Envisioned by FDR's Secretary of Labor, Frances Perkins, the Public Works Administration (PWA) budgeted several billion dollars to be spent on the construction of public infrastructure as a means of providing employment, stabilizing purchasing power, improving public welfare, and contributing to a revival of true American industry. Overall, the PWA single-handedly funded 34,000 projects, creating 70% of the new schools and a third of the new hospitals built from 1933-1939.
Blue Ridge Parkway, Buncombe County, North Carolina
This 469-mile-long road stretching through North Carolina and Virginia follows the spine of the Blue Ridge Mountains. Funded in large part by the PWA, workers from the Civilian Conservation Corps (CCC) helped landscape the roadway and nearby areas. The road opened in 1935, but wasn't completed until 1987.
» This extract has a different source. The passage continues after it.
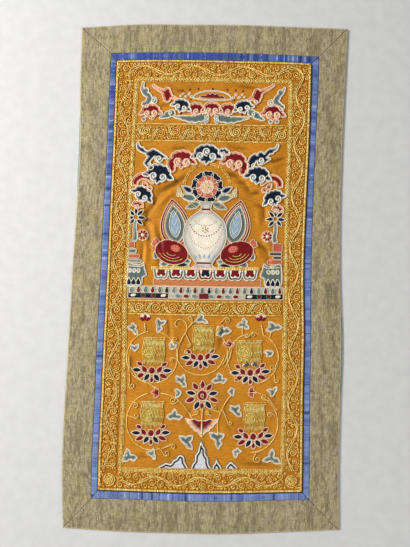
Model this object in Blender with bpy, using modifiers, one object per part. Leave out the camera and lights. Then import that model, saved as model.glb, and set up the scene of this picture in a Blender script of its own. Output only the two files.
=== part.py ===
"""An embroidered silk panel, lying flat and face up.

An ochre satin field is framed by a narrow blue ribbon and a wide olive silk border with
mitred corners, all sewn to a thin teal lining that peeps out at both sides.

Metres, +Z up. The panel lies in the XY plane with its top towards +Y and its face towards
+Z. The origin is the middle of the lining's underside.
"""
import math

import bmesh
import bpy
from mathutils import Vector

MM = 0.001

# Half sizes of the three frames of seams, in millimetres, before the cloth wanders.
BORDER_HALF = Vector((205.0, 383.0))
RIBBON_HALF = Vector((161.0, 338.5))
SILK_HALF = Vector((152.0, 328.0))

# Thicknesses and clearances, in millimetres.
LINING_THICK = 1.0
FRONT_THICK = 1.2
SEAM_GAP = 0.3
HALF_GAP = Vector((SEAM_GAP, SEAM_GAP)) / 2
MITRE_GAP = SEAM_GAP * math.sqrt(0.5)
FRONT_FLOOR = LINING_THICK + SEAM_GAP

# How far each upright seam strays sideways from true, in millimetres, at heights up the panel.
UPRIGHT_COLUMNS = (
    "up", "border_left", "ribbon_left", "silk_left", "silk_right", "ribbon_right", "border_right")
UPRIGHT_STRAY = (
    (383, 1.5, 5.5, 3.6, 1.0, 3.0, 1.8),
    (290, 1.8, 3.5, 2.2, 0.7, 1.6, -1.8),
    (190, 4.4, 2.2, 1.0, -1.2, -1.6, -4.7),
    (95, 2.0, -0.2, -0.6, -4.3, -4.0, -6.3),
    (0, -1.3, -1.6, -2.3, -6.0, -4.8, -5.2),
    (-95, -3.5, -4.2, -4.7, -3.6, -3.9, -1.6),
    (-190, -6.2, -5.2, -6.0, -3.9, -4.0, -2.3),
    (-290, -7.6, -6.8, -7.6, -3.2, -3.0, -3.4),
    (-383, -3.2, -5.2, -5.6, -3.4, -3.0, -1.9),
)

# How far each level seam strays up from true, in millimetres, at distances across the panel.
LEVEL_COLUMNS = (
    "across", "border_bottom", "ribbon_bottom", "silk_bottom", "silk_top", "ribbon_top", "border_top")
LEVEL_STRAY = (
    (-205, 1.0, -1.0, 2.0, -4.4, -4.0, -6.4),
    (-120, -2.6, 0.9, 1.4, 0.6, 0.3, 0.5),
    (-40, -3.3, -0.5, 0.4, 2.5, 2.5, 2.0),
    (40, -2.8, 0.3, 1.1, 2.6, 3.1, 3.3),
    (120, 1.6, 4.4, 4.2, 2.4, 1.6, 2.2),
    (205, 7.0, 6.5, 6.7, -1.0, -0.5, 1.0),
)

# Soft ridges where the front cloth lifts off the lining. Sizes in millimetres, turn in
# degrees from +X to the ridge's length.
RIDGE_COLUMNS = ("across", "up", "half_length", "half_width", "turn", "rise")
RIDGES = (
    (-70, 58, 52, 15, 104, 1.6),
    (-46, 142, 40, 15, 38, 1.2),
    (84, 122, 40, 15, -42, 1.4),
    (97, 42, 48, 15, -76, 1.4),
    (-30, 262, 64, 16, 6, 0.9),
    (72, 250, 48, 16, -8, 0.8),
    (-44, -72, 56, 17, 96, 1.2),
    (38, -210, 58, 17, 112, 1.1),
    (-92, -196, 50, 17, 64, 0.9),
    (104, -118, 54, 17, 84, 1.0),
    (-182, 176, 96, 19, 89, 1.4),
    (-187, -180, 104, 20, 91, 1.3),
    (180, 196, 88, 19, 90, 1.3),
    (181, -64, 96, 20, 90, 1.6),
    (-76, 362, 74, 19, 2, 1.3),
    (88, 364, 66, 19, -2, 1.2),
    (-94, -361, 66, 19, -2, 1.3),
    (62, -362, 70, 19, 2, 1.4),
)

# How far the lining reaches past the border's folded edge, in millimetres: it is turned in
# nearly everywhere and slips out at the two sides.
LINING_COLUMNS = ("up", "left", "right")
LINING_REACH = (
    (383, -1.6, -1.6),
    (266, -1.6, -1.6),
    (228, 1.3, -1.6),
    (136, 1.4, -1.6),
    (100, -1.6, -1.6),
    (-32, -1.6, -1.6),
    (-66, -1.6, 1.6),
    (-166, -1.6, 1.8),
    (-204, -1.6, -1.6),
    (-383, -1.6, -1.6),
)

# Cells across and along each cloth.
SILK_CELLS = (18, 40)
LINING_CELLS = (12, 30)
BORDER_CELLS_ACROSS = 4
RIBBON_CELLS_ACROSS = 1
STRIP_CELL_LENGTH = 15.0

OCHRE = (0.50, 0.20, 0.025, 1.0)
BLUE = (0.12, 0.19, 0.45, 1.0)
OLIVE = (0.34, 0.28, 0.15, 1.0)
TEAL = (0.26, 0.42, 0.40, 1.0)


def clear_scene():
    for thing in list(bpy.data.objects):
        bpy.data.objects.remove(thing, do_unlink=True)


def cloth_material(name, colour, roughness):
    material = bpy.data.materials.new(name)
    material.use_nodes = True
    shader = material.node_tree.nodes["Principled BSDF"]
    shader.inputs["Base Color"].default_value = colour
    shader.inputs["Roughness"].default_value = roughness
    shader.inputs["Metallic"].default_value = 0.0
    return material


def smooth_read(table, columns, column, place):
    """Read a column of a table at a place between its rows, on a smooth curve."""
    rows = sorted(table)
    index = columns.index(column)
    place = min(max(place, rows[0][0]), rows[-1][0])
    at = max(i for i in range(len(rows) - 1) if rows[i][0] <= place)
    low, high = rows[at], rows[at + 1]
    before = rows[max(at - 1, 0)]
    after = rows[min(at + 2, len(rows) - 1)]
    span = high[0] - low[0]
    share = (place - low[0]) / span
    leave = (high[index] - before[index]) / (high[0] - before[0]) * span
    arrive = (after[index] - low[index]) / (after[0] - low[0]) * span
    return (
        low[index] * (1 + 2 * share) * (1 - share) ** 2
        + leave * share * (1 - share) ** 2
        + high[index] * share ** 2 * (3 - 2 * share)
        - arrive * share ** 2 * (1 - share))


def between(stops, values, place):
    """Straight lines through (stop, value) pairs."""
    for low in range(len(stops) - 1):
        if place <= stops[low + 1] or low == len(stops) - 2:
            share = (place - stops[low]) / (stops[low + 1] - stops[low])
            return values[low] + share * (values[low + 1] - values[low])


def seam_stops(axis):
    halves = (BORDER_HALF[axis], RIBBON_HALF[axis], SILK_HALF[axis])
    return [-half for half in halves] + list(reversed(halves))


def rise(across, up):
    """Height in millimetres of the soft ridges at a place on the true panel."""
    height = 0.0
    for row in RIDGES:
        ridge = dict(zip(RIDGE_COLUMNS, row))
        offset = Vector((across - ridge["across"], up - ridge["up"]))
        angle = math.radians(ridge["turn"])
        along = offset.dot((math.cos(angle), math.sin(angle))) / ridge["half_length"]
        side = offset.dot((-math.sin(angle), math.cos(angle))) / ridge["half_width"]
        if abs(along) < 1 and abs(side) < 1:
            height += ridge["rise"] * (1 - along ** 2) ** 2 * (1 - side ** 2) ** 2
    return height


def lay(across, up):
    """Where a place on the true panel lies on the real, slightly crooked one."""
    upright = [smooth_read(UPRIGHT_STRAY, UPRIGHT_COLUMNS, name, up) for name in UPRIGHT_COLUMNS[1:]]
    level = [smooth_read(LEVEL_STRAY, LEVEL_COLUMNS, name, across) for name in LEVEL_COLUMNS[1:]]
    return Vector((
        across + between(seam_stops(0), upright, across),
        up + between(seam_stops(1), level, up)))


def sheet(name, cells, place, thick, material, collection):
    """A grid of cells laid out by place(share across, share up), thickened upwards."""
    mesh = bpy.data.meshes.new(name)
    grid = bmesh.new()
    bmesh.ops.create_grid(grid, x_segments=cells[0], y_segments=cells[1], size=0.5)
    for vertex in grid.verts:
        vertex.co = Vector(place(vertex.co.x + 0.5, vertex.co.y + 0.5)) * MM
    grid.to_mesh(mesh)
    grid.free()
    mesh.materials.append(material)
    mesh.shade_smooth()
    cloth = bpy.data.objects.new(name, mesh)
    collection.objects.link(cloth)
    shell = cloth.modifiers.new("Thickness", "SOLIDIFY")
    shell.thickness = thick * MM
    shell.offset = 1.0
    return cloth


def front_place(across, up):
    """A place on the underside of the front cloths."""
    flat = lay(across, up)
    return flat.x, flat.y, FRONT_FLOOR + rise(across, up)


def add_silk_ground(collection):
    half = SILK_HALF - HALF_GAP

    def place(share_across, share_up):
        return front_place(half.x * (2 * share_across - 1), half.y * (2 * share_up - 1))

    material = cloth_material("ochre_satin", OCHRE, 0.42)
    sheet("silk_ground", SILK_CELLS, place, FRONT_THICK, material, collection)


def add_frame_strips(kind, outer, inner, cells_across, material, collection):
    """Four mitred strips between two rectangles of seams, half a gap clear of the inner one."""
    inner = inner + HALF_GAP
    for side, axis, sign in (("top", 1, 1), ("bottom", 1, -1), ("left", 0, -1), ("right", 0, 1)):
        def place(share_long, share_wide, axis=axis, sign=sign):
            depth = inner[axis] + share_wide * (outer[axis] - inner[axis])
            reach = inner[1 - axis] + share_wide * (outer[1 - axis] - inner[1 - axis]) - MITRE_GAP
            travel = reach * (2 * share_long - 1)
            spot = (travel * sign, depth * sign) if axis == 1 else (depth * sign, -travel * sign)
            return front_place(*spot)

        cells = (round(2 * BORDER_HALF[1 - axis] / STRIP_CELL_LENGTH), cells_across)
        sheet(f"{kind}_{side}", cells, place, FRONT_THICK, material, collection)


def add_border(collection):
    material = cloth_material("olive_silk", OLIVE, 0.75)
    add_frame_strips(
        "border", BORDER_HALF, RIBBON_HALF, BORDER_CELLS_ACROSS, material, collection)


def add_ribbon(collection):
    material = cloth_material("blue_ribbon", BLUE, 0.4)
    outer = RIBBON_HALF - HALF_GAP
    add_frame_strips("ribbon", outer, SILK_HALF, RIBBON_CELLS_ACROSS, material, collection)


def add_lining(collection):
    turned_in = -min(row[1] for row in LINING_REACH)

    def place(share_across, share_up):
        up = (BORDER_HALF.y - turned_in) * (2 * share_up - 1)
        left = BORDER_HALF.x + smooth_read(LINING_REACH, LINING_COLUMNS, "left", up)
        right = BORDER_HALF.x + smooth_read(LINING_REACH, LINING_COLUMNS, "right", up)
        flat = lay(-left + share_across * (left + right), up)
        return flat.x, flat.y, 0.0

    material = cloth_material("teal_lining", TEAL, 0.7)
    sheet("lining", LINING_CELLS, place, LINING_THICK, material, collection)


def main():
    clear_scene()
    panel = bpy.data.collections.new("embroidered_silk_panel")
    bpy.context.scene.collection.children.link(panel)
    add_lining(panel)
    add_silk_ground(panel)
    add_ribbon(panel)
    add_border(panel)


main()
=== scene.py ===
"""The looks of an embroidered silk panel that lies flat, face up.

An ochre satin field, worked with couched gold thread and silk floss, is framed by a puckered
blue ribbon and a wide olive slubbed border on a teal lining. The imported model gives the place
of every cloth. Flat sizes are in millimetres on the true, uncrooked panel: across from its
middle line and up from its middle height.
"""
import math
from collections import defaultdict

import bpy
import numpy as np
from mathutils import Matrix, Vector
from mathutils.geometry import delaunay_2d_cdt


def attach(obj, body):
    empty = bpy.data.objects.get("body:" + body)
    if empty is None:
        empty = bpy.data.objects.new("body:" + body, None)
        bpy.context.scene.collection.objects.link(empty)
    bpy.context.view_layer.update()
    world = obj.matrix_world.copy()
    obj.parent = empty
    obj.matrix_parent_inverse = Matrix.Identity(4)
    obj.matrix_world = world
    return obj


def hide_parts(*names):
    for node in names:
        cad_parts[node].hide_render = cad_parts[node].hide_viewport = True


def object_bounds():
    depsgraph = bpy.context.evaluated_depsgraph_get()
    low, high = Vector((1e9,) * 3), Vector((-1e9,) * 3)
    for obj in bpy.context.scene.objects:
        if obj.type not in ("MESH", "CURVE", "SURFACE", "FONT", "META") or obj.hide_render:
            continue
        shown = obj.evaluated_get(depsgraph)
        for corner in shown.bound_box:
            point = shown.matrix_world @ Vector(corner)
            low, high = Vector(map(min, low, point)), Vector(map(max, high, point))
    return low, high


bl_info = {
    "name": "Embroidered Silk Panel",
    "version": (1, 0, 0),
    "blender": (4, 5, 0),
    "location": "3D View > Sidebar > Silk Panel",
    "description": "Lays out the cloths of an embroidered silk panel and works its stitches",
    "category": "Add Mesh",
}

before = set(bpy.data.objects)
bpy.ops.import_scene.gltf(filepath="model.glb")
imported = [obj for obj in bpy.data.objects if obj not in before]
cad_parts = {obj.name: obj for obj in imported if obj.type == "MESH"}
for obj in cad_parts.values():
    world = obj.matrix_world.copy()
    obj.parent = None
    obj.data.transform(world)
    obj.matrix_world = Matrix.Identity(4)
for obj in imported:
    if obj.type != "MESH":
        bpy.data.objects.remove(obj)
CAD_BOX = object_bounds()

MM = 0.001
TAU = 2 * math.pi

# ---- how the cloths lie

BORDER_HALF = np.array((205.0, 383.0))
RIBBON_HALF = np.array((161.0, 338.5))
SILK_HALF = np.array((152.0, 328.0))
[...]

When it opened, the airport was a showcase for modern aviation, being one of the largest airports in the world during the time it was built. Today, LaGuardia is responsible for boarding over 23,000,000 passengers every year and has been rated the worst American airport four years straight.
"If I took you and blindfolded you and took you to LaGuardia Airport in New York, you'd think, 'I must be in some third-world country,'" Joe Biden said. "It's embarrassing, and it's stupid."
Built from 1936 to 1938 in Mt. Hood, Oregon, this National Historic Landmark draws over a million tourists every year. It is the only ski/snowboard area in North America that is open all 12 months of the year.
The Public Works Administration could be classified as relief and recovery as part of FDR's New Deal.
Relief - A 1939 report called “America Builds,” argued that the PWA had in fact stimulated the economy. It claimed the administration was responsible for creating 1,714,797,910 man-hours of labor.
Recovery - Roosevelt took the strong position that giving people jobs and meaningful work was better than giving him handouts. He later changed his position on deficit spending and the PWA was liquidated.
Reform - The Public Works Administration did not function as an implementation of reform, and six PWA-sponsored bills that relaxed rules constraining municipal cooperation with the agency were shot down by politicians influenced by large private corporations.
The PWA does not still exist today, as it exhausted its funding by June of 1934. The remaining years of the administration's existence was tasked with carrying out the projects, but no new projects were started.
As a direct follow-up to the Public Works Administration, the Works Progress Administration (WPA) was formed since the country was still in economic disaster. This new 1935 administration not only built bridges and buildings like its predecessor, but also contributed to artistic and cultural projects.
Obama's 2009 American Reinvestment and Recovery Act (ARAA) is directly comparable to the PWA, as both functioned as stimulus packages. It allocated $275 billion to federal contracts, among other things. Though it was supposed to save 900,000 to 2.3 million jobs, it created 640,329 jobs in its first year alone.
If re-instated today, we would prioritize making the review process more expeditious, since the PWA's main downfall was the slow rate at which project proposals were thoroughly reviewed.
Because PWA funding largely went to private construction companies with already-employed workers, the legislation did little to affect real unemployment rates. We would re-write the bill to mandate that hired PWA workers do not already have existing employment.